*GIVEN INSTRUCTION*.
Repeat exactly the lines of the listing below, please, starting with the first and ending with the line containing "pockets, a waistband"; leave out the rest.
## START
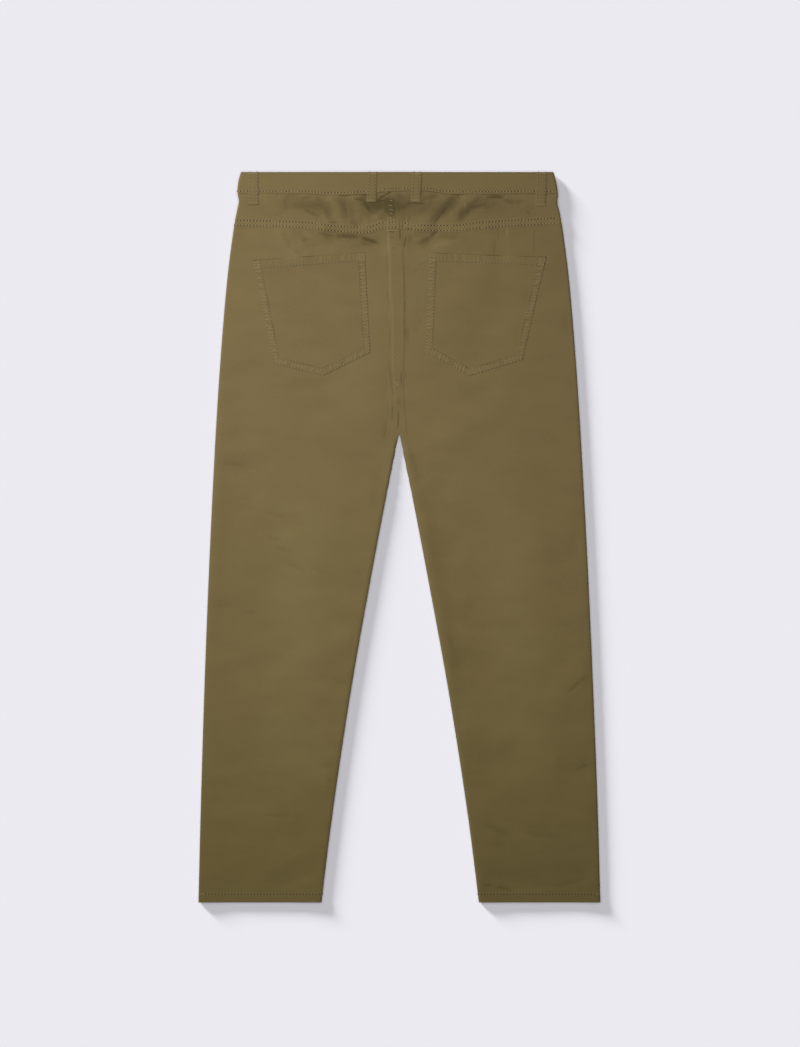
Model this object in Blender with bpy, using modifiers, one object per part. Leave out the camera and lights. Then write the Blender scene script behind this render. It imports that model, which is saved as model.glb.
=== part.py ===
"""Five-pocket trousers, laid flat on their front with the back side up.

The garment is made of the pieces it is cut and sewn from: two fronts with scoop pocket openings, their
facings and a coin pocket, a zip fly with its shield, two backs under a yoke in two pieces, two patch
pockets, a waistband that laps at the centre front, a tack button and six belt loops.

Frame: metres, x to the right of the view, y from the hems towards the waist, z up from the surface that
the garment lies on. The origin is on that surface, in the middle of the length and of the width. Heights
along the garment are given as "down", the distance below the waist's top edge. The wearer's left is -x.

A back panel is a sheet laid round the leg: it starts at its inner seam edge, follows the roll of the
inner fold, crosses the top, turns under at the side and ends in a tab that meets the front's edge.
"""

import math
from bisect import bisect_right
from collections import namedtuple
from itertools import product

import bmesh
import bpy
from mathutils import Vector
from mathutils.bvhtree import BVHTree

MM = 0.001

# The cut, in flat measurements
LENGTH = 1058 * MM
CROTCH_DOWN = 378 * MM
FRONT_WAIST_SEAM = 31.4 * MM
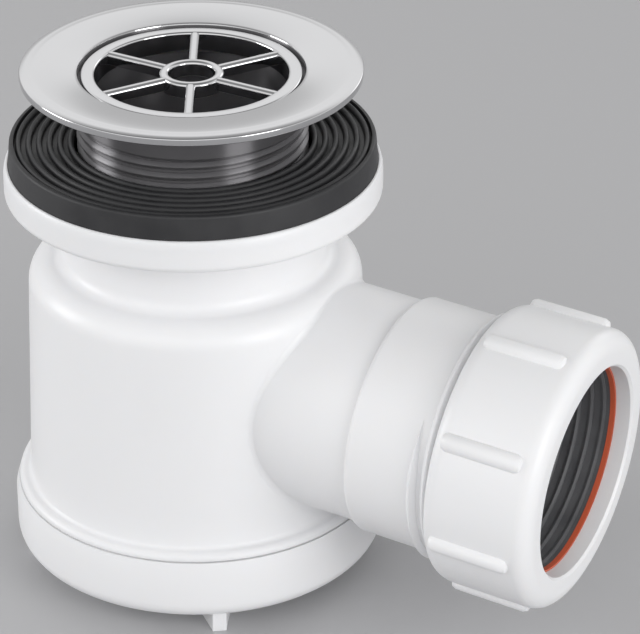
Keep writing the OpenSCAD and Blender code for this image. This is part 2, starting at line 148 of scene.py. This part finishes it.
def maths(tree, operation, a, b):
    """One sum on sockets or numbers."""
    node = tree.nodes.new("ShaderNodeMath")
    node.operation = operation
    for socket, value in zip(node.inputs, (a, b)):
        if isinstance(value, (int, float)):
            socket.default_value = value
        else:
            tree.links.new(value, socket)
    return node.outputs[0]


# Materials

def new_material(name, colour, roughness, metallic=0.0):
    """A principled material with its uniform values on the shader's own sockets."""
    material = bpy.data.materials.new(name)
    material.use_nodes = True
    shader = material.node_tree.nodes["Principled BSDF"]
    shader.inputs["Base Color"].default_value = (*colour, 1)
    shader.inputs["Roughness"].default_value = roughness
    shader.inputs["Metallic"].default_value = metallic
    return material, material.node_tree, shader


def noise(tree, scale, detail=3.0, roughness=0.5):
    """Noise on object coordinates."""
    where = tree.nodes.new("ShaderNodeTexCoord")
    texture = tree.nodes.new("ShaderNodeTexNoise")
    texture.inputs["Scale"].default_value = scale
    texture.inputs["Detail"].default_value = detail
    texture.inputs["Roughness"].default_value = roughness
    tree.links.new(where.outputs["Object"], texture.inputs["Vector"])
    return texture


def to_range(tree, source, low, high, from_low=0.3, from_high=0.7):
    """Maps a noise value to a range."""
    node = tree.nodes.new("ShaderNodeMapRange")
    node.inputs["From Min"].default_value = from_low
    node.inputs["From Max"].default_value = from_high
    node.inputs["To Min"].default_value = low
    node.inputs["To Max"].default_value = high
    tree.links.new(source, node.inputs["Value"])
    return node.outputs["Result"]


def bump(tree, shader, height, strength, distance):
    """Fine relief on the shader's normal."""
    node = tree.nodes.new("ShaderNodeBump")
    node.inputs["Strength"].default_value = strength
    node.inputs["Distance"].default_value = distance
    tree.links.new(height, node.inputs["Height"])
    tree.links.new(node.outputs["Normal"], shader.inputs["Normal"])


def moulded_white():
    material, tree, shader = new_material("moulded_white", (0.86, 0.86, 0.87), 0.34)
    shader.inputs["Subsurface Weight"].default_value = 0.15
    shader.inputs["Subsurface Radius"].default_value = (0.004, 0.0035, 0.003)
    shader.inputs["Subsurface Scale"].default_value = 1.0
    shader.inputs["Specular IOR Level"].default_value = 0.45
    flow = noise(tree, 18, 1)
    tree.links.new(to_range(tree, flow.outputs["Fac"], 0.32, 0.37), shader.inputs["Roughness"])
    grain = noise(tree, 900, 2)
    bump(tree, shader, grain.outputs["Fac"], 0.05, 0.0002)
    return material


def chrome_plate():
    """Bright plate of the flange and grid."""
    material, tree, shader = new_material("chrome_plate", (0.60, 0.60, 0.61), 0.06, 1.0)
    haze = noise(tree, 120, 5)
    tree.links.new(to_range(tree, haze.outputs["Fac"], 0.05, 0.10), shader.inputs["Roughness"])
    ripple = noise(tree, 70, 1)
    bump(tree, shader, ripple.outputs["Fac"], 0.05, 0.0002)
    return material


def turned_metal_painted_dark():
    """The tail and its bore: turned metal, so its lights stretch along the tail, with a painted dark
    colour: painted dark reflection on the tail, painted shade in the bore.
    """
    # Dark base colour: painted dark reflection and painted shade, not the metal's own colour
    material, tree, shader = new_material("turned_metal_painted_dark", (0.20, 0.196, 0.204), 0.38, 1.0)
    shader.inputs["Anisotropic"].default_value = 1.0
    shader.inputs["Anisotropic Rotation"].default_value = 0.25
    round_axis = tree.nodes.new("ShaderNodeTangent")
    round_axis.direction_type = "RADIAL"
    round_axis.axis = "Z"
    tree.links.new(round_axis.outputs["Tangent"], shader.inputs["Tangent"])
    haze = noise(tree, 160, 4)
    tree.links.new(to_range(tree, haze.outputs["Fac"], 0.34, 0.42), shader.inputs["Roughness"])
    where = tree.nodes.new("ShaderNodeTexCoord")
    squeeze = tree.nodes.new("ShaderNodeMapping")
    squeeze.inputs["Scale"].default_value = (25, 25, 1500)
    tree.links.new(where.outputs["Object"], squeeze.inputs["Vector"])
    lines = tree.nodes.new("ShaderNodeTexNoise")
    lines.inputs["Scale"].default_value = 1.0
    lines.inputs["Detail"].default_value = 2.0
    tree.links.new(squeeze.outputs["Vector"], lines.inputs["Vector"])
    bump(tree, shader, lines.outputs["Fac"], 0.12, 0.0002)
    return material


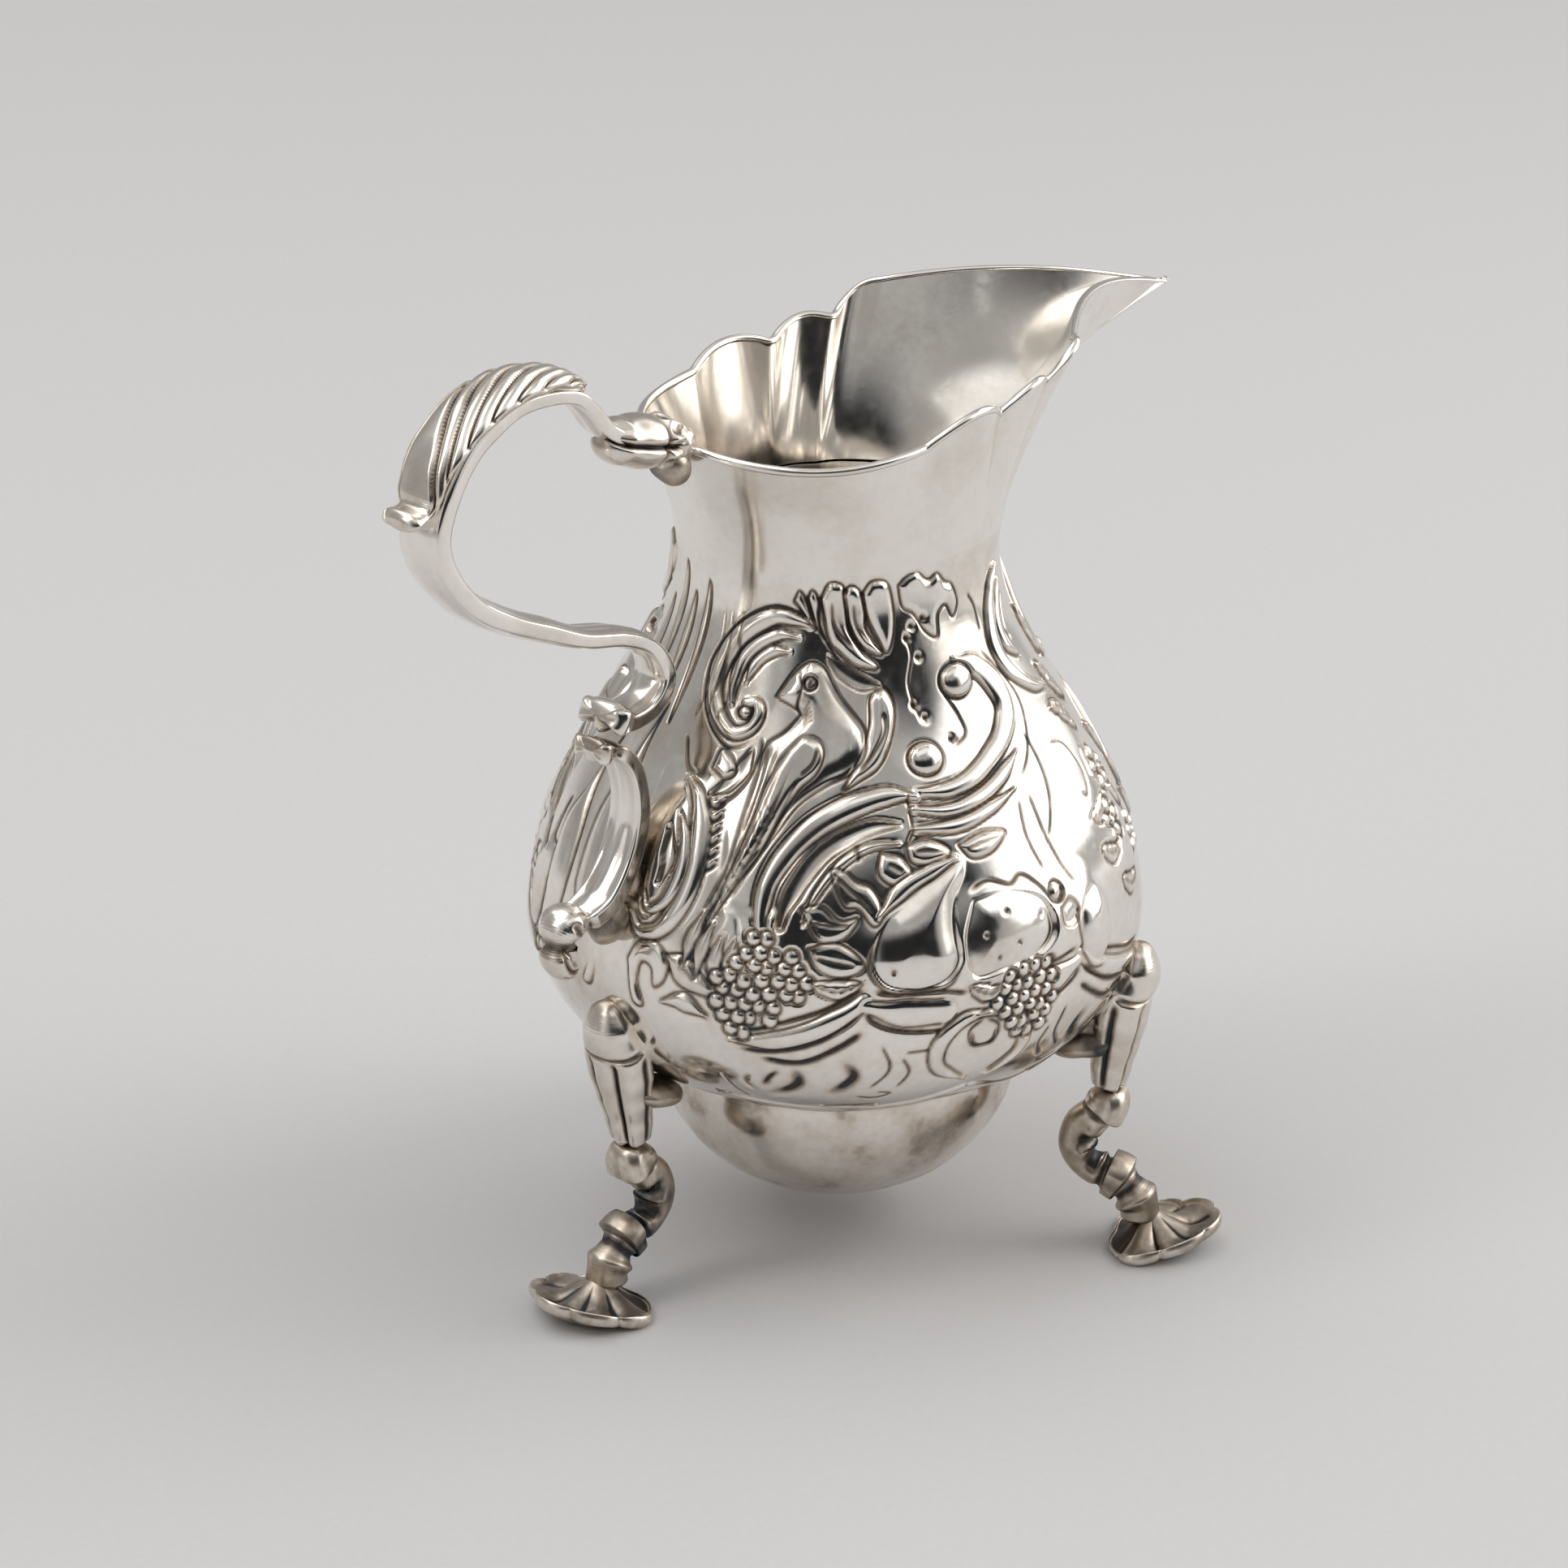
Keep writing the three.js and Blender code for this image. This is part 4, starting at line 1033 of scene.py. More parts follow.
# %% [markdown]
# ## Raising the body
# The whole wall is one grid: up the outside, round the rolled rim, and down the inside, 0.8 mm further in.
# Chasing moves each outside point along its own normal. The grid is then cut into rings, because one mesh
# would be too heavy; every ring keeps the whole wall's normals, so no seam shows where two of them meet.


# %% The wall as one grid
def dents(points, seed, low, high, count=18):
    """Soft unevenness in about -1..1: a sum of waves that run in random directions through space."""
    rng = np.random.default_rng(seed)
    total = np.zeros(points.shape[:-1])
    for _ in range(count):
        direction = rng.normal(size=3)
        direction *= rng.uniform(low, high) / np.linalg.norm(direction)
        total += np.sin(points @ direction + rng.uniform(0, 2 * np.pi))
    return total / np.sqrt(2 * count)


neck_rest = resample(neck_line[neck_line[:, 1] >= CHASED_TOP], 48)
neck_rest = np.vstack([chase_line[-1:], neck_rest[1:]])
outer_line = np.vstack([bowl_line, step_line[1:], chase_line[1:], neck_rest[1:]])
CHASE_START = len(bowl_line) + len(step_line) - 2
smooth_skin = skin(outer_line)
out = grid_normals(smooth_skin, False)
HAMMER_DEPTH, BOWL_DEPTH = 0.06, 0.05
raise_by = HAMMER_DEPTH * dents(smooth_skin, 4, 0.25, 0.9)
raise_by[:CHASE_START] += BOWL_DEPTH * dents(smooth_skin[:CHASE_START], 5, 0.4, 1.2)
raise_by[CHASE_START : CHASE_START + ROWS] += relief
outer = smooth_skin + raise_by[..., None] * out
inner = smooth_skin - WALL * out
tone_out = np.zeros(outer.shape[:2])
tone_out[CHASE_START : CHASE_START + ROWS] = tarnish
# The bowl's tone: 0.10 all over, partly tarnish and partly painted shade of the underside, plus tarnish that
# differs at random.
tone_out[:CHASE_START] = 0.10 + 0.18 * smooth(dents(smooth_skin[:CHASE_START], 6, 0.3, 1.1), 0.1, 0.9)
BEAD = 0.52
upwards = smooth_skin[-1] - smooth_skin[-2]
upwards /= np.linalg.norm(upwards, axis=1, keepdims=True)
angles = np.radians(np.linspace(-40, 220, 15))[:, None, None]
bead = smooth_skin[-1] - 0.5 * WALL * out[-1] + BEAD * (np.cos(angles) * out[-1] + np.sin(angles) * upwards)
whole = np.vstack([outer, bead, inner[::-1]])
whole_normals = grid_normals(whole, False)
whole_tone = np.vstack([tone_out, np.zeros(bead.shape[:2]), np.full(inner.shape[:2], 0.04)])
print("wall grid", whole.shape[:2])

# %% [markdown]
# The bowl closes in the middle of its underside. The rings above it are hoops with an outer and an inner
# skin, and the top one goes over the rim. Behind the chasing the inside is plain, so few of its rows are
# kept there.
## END
*RESPONSE*.
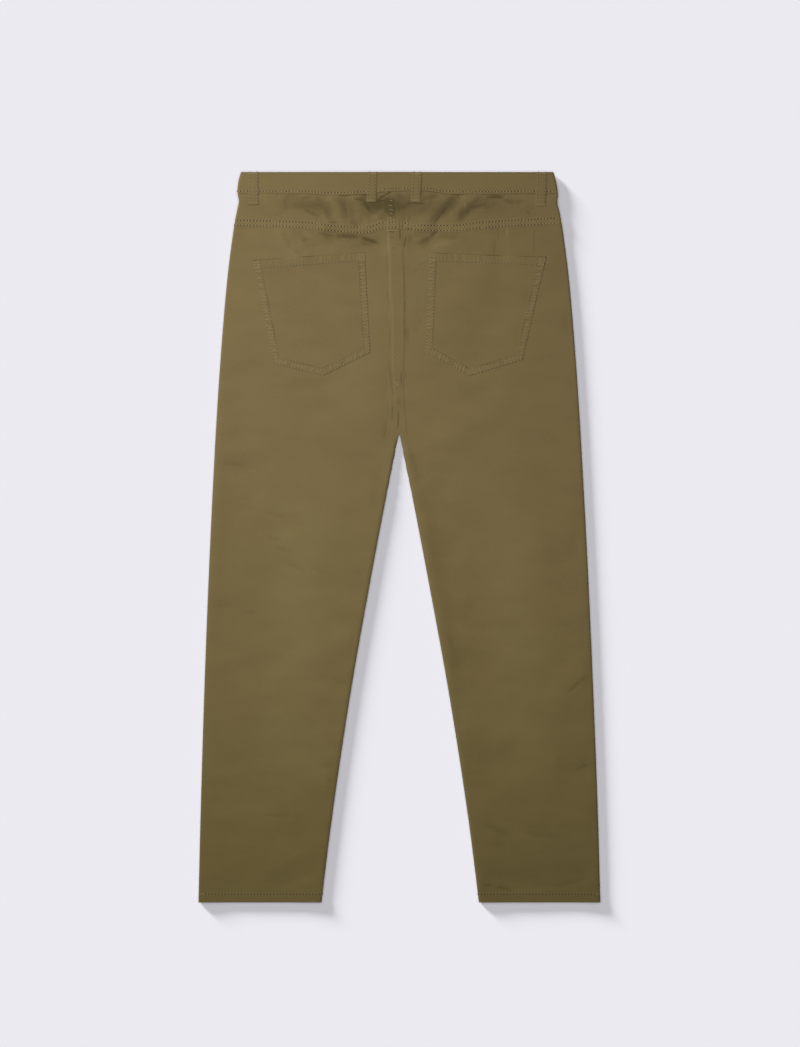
Model this object in Blender with bpy, using modifiers, one object per part. Leave out the camera and lights. Then write the Blender scene script behind this render. It imports that model, which is saved as model.glb.
=== part.py ===
"""Five-pocket trousers, laid flat on their front with the back side up.

The garment is made of the pieces it is cut and sewn from: two fronts with scoop pocket openings, their
facings and a coin pocket, a zip fly with its shield, two backs under a yoke in two pieces, two patch
pockets, a waistband that laps at the centre front, a tack button and six belt loops.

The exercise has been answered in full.